He drove with such focus and precision. His wiry body became taught at every bend. He handled the vehicle with complete confidence and an impressive ability for one so young. I turned to him and saw a man, steering and controlling the four-wheeler with care and poise. Then I looked again and saw my fifteen-year-old brother. “It gets rough up ahead,” he said, and I braced myself for a rocky descent. I was amazed at the family of rocks that had taken up residence in the middle of the trail, as he stood up and navigated through them as though he’d never done anything else. “Is this from the storm?” I said. “Yeah, I think so.” Even through rough terrain that threatened to knock every tooth loose from my skull, I was at ease with him as the guide, the driver, the one who knew not to run over certain rocks, or the four-wheeler would tip over. We stopped. “We walk from here because it’s too rough to drive down, so let’s walk now. It’s not too far.”
I stepped into another dimension, a scene of tranquility and beauty. Still water, that now and then would ripple as a water bug skied across the surface. He showed me where the spring erupted from, sending bubbles out into the surrounding water. He saw something that interested him, and gracefully bounced across a narrow portion of water. Then, sticking to the sheer rock wall, he climbed and reached what had caught his fancy. I looked, and saw a mountain goat, delicately investigating his surroundings. I looked again, and saw my fifteen-year-old brother, blending into the side of the rock wall. Further down the thin sheet of glass, shimmering beneath the overhanging boulders, we follow the water and find a cave that demands to be explored. He runs along the water, searching for a narrow piece of water to skip over, and then bounded up to the cave. I looked down, and saw a small family of flowers, smiling up at me and adorning the bank of the creek with their delicate beauty. I looked up and saw Indiana Jones, cave explorer, who laughs danger in the face. I looked again, and saw my fifteen-year-old brother, hungry for adventure, peering into a cave above the water. Then, it was time to mount our trusty steed and return to the real world. Driving again over terrain that threatens to dislodge our very bones. Along the way, we pause. “Remember the time I crashed? That was right there. And I had to walk the 3 miles home to find dad,” he said. “Also, my thumb is getting tired. Can you take over from here?” “Sure….” So now I am in control. The one who doesn’t drive this beast as naturally as I breathe. “I’ll let you know when we get to the rough spots,” he said.
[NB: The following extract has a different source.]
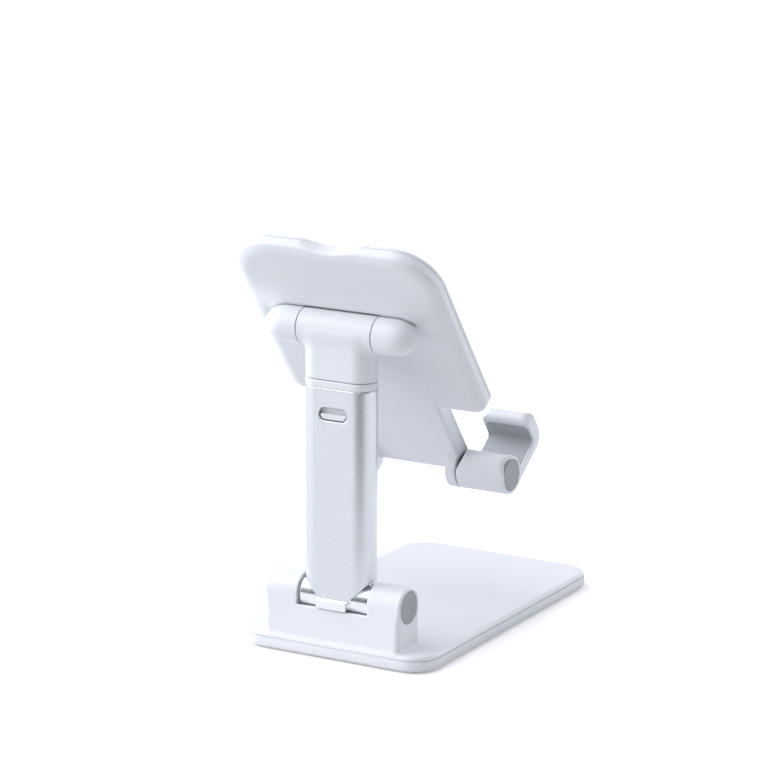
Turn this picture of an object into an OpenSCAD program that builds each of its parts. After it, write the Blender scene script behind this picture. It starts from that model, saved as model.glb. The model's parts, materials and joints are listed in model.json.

I was optimistically confident, as I did indeed understand the concept of driving this particular piece of machinery. But I was daunted, as the master teacher sat behind me, the one who practically lives aboard this four-wheeler. I looked behind me and saw a man, one who knew exactly how to drive this machine, and who had entrusted me with his life on the way back to the garage. As soon as we return home, the great iron beast is turned off, and a feeling of exhilaration fills my body. “He is so grown up,” I think to myself. The man, the mountain goat, Indiana Jones, the master four-wheeler instructor, my fifteen-year-old brother.